What follows is a listing; restate every line of it word for word.

#### Supplied data:
☆ ☆ ☆

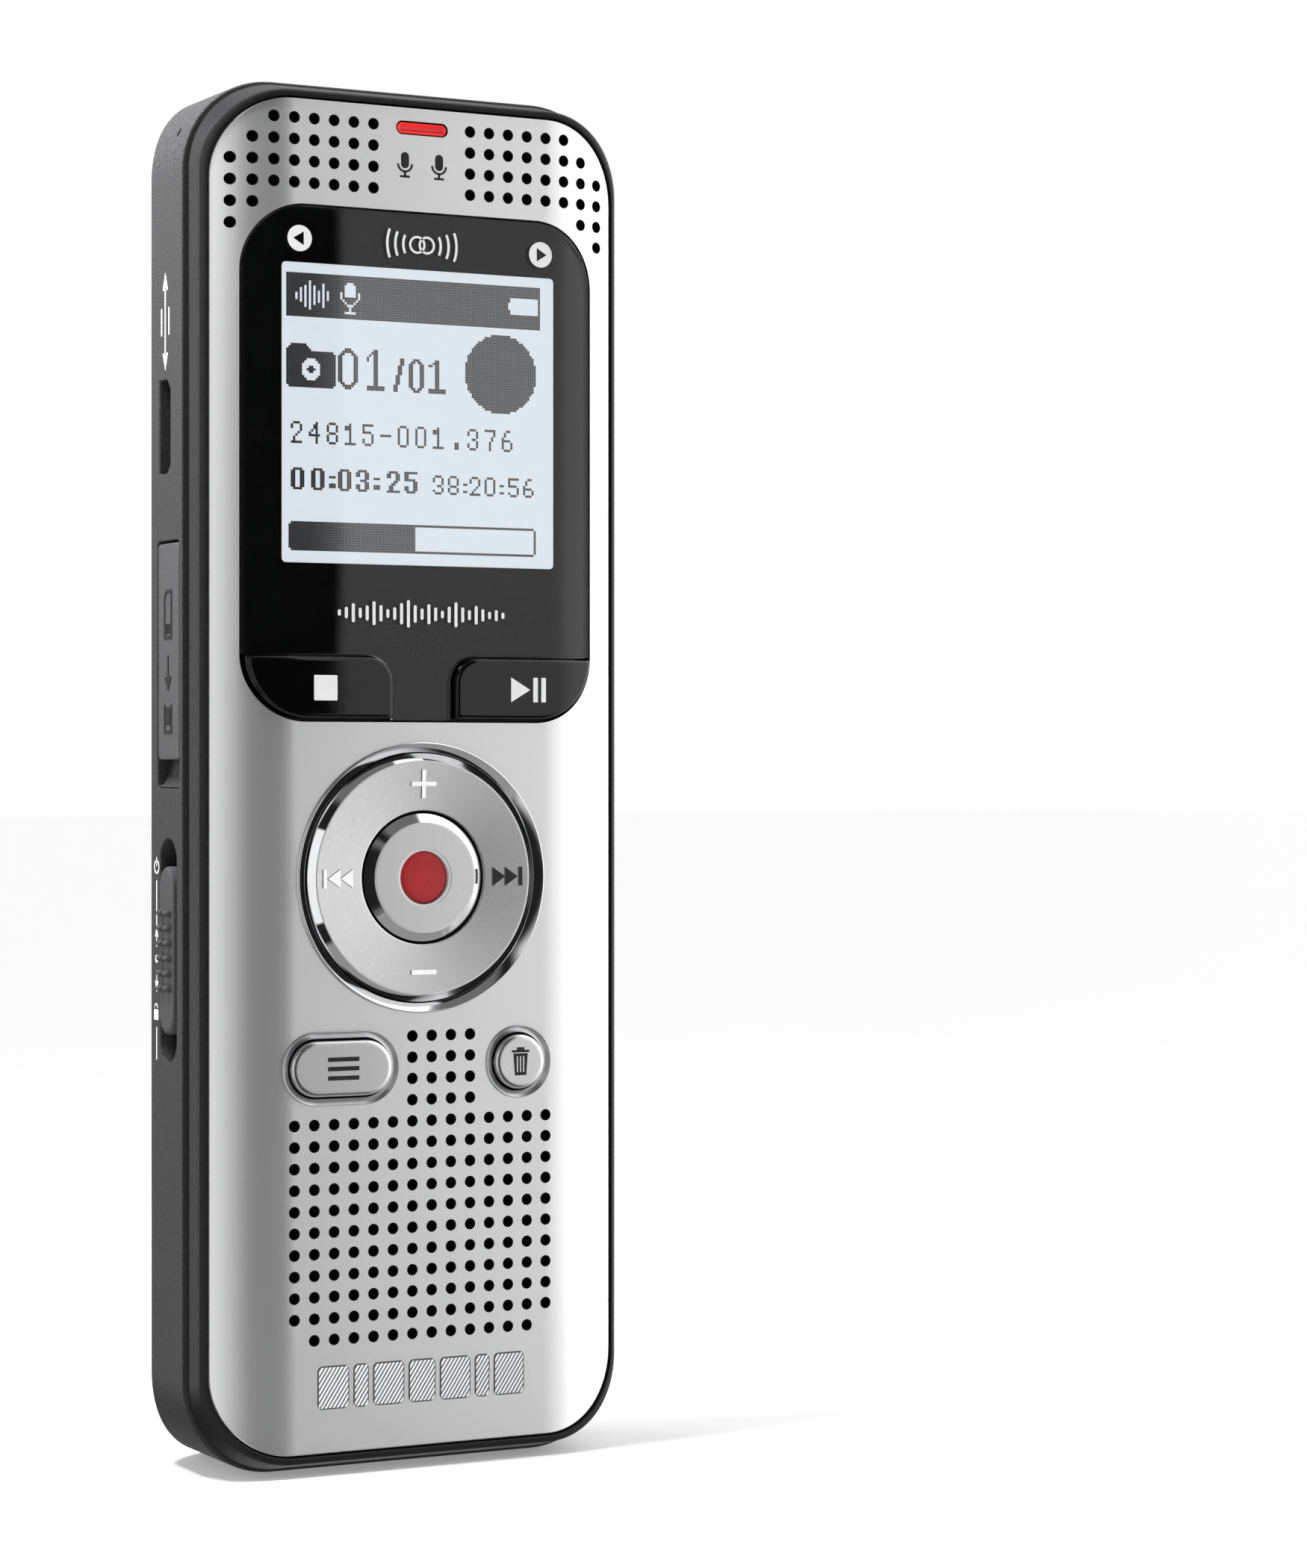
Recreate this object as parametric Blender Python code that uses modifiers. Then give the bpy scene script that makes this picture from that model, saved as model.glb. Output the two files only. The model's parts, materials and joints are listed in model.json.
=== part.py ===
"""Handheld voice recorder, standing upright: +Z along its length, its front facing -Y.

Sizes are in millimetres in the front view: x across, z up from the base, and w the depth
behind the flat middle of the silver front plate. MM turns them into Blender's metres.
"""

import math

import bmesh
import bpy
from mathutils import Vector

MM = 0.001

# Whole object
FACE_Y = -9.0  # world y of the flat middle of the front
MID_Z = 55.27  # half the overall height
GAP = 0.12  # visible gap between neighbouring front pieces
CORNER_STEPS = 6
ROUND_STEPS = 32

# Front surface: flat in the middle, then an arc down to each long side
FLAT_HALF = 11.05
SIDE_ARC_R = 15.3
SURFACE_HALF = 19.6

# Back surface: one arc across the width
BACK_W = 17.8
BACK_R = 28.86

# Rear shell
SHELL_HALF_X = 19.12
SHELL_R = 7.6
SHELL_WALL = 1.3
SHELL_FRONT_W = 3.55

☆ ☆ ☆

#### Reply:
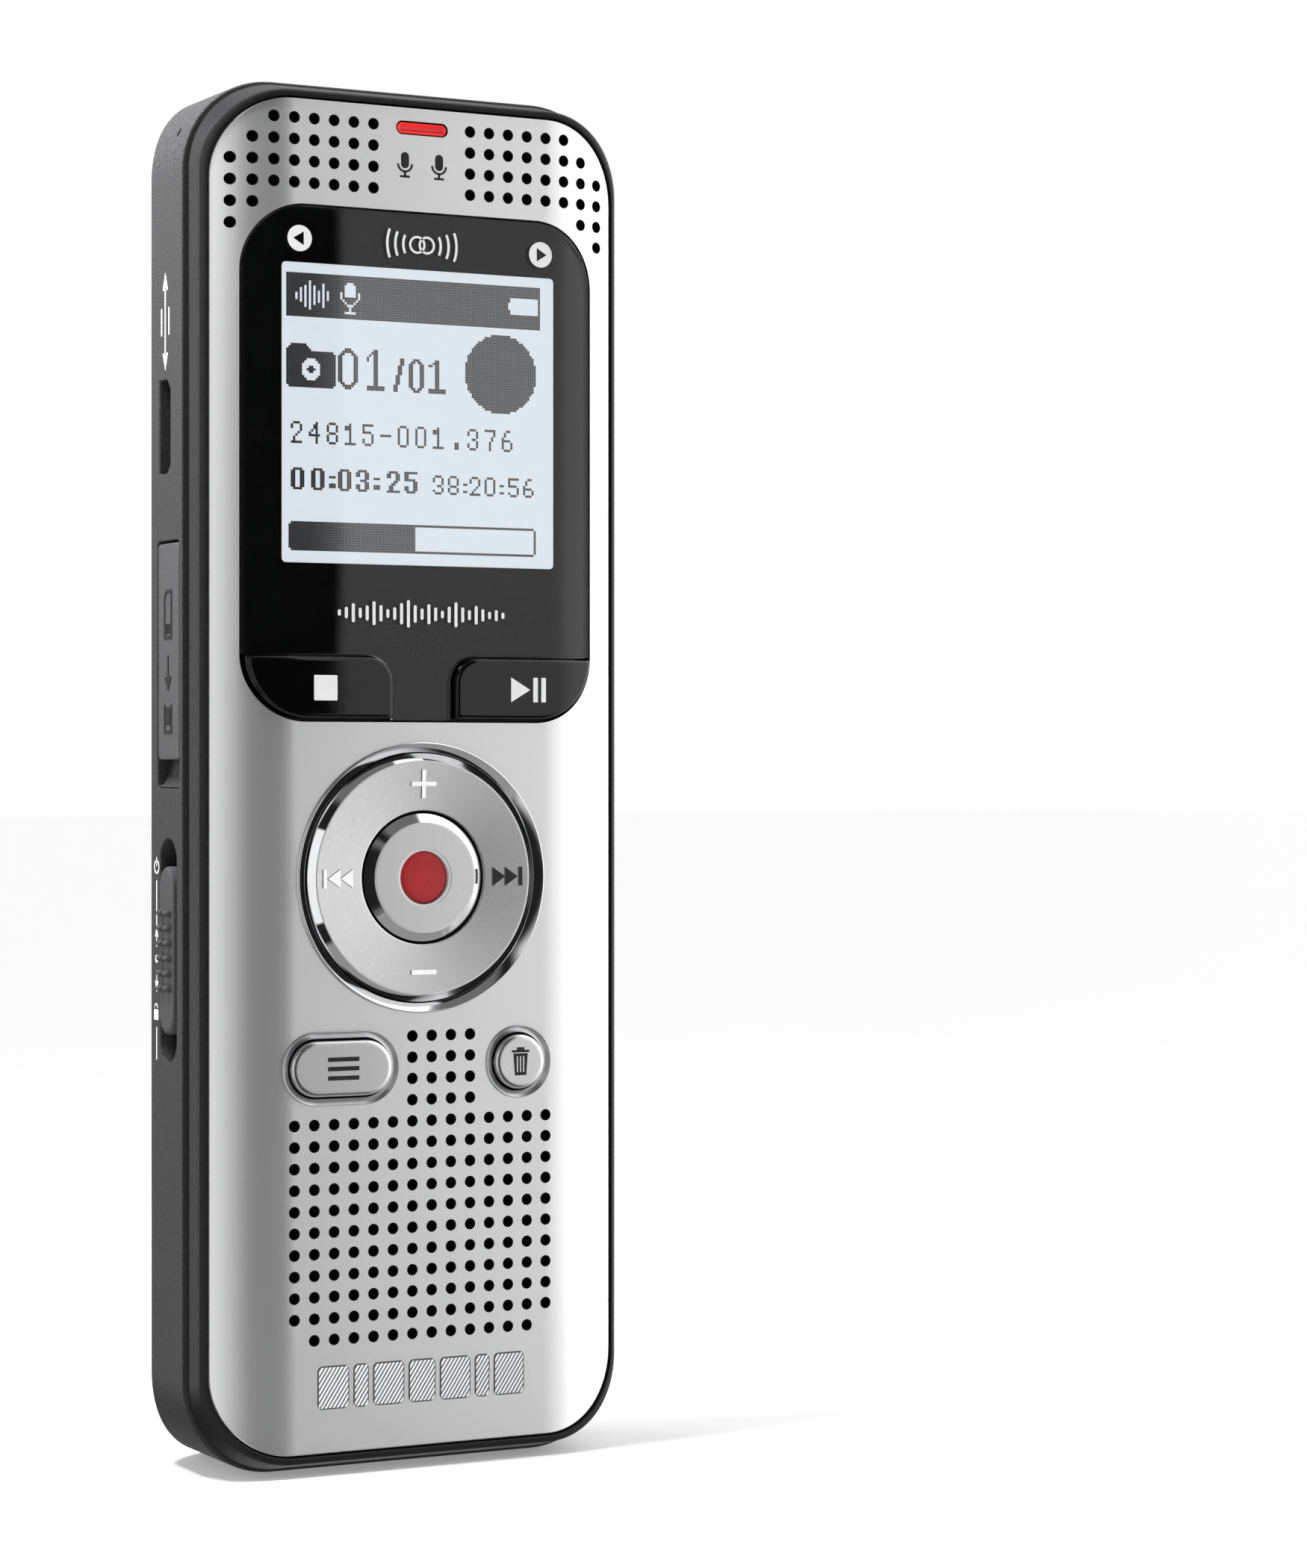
Recreate this object as parametric Blender Python code that uses modifiers. Then give the bpy scene script that makes this picture from that model, saved as model.glb. Output the two files only. The model's parts, materials and joints are listed in model.json.
=== part.py ===
"""Handheld voice recorder, standing upright: +Z along its length, its front facing -Y.

Sizes are in millimetres in the front view: x across, z up from the base, and w the depth
behind the flat middle of the silver front plate. MM turns them into Blender's metres.
"""

import math

import bmesh
import bpy
from mathutils import Vector

MM = 0.001

# Whole object
FACE_Y = -9.0  # world y of the flat middle of the front
MID_Z = 55.27  # half the overall height
GAP = 0.12  # visible gap between neighbouring front pieces
CORNER_STEPS = 6
ROUND_STEPS = 32

# Front surface: flat in the middle, then an arc down to each long side
FLAT_HALF = 11.05
SIDE_ARC_R = 15.3
SURFACE_HALF = 19.6

# Back surface: one arc across the width
BACK_W = 17.8
BACK_R = 28.86

# Rear shell
SHELL_HALF_X = 19.12
SHELL_R = 7.6
SHELL_WALL = 1.3
SHELL_FRONT_W = 3.55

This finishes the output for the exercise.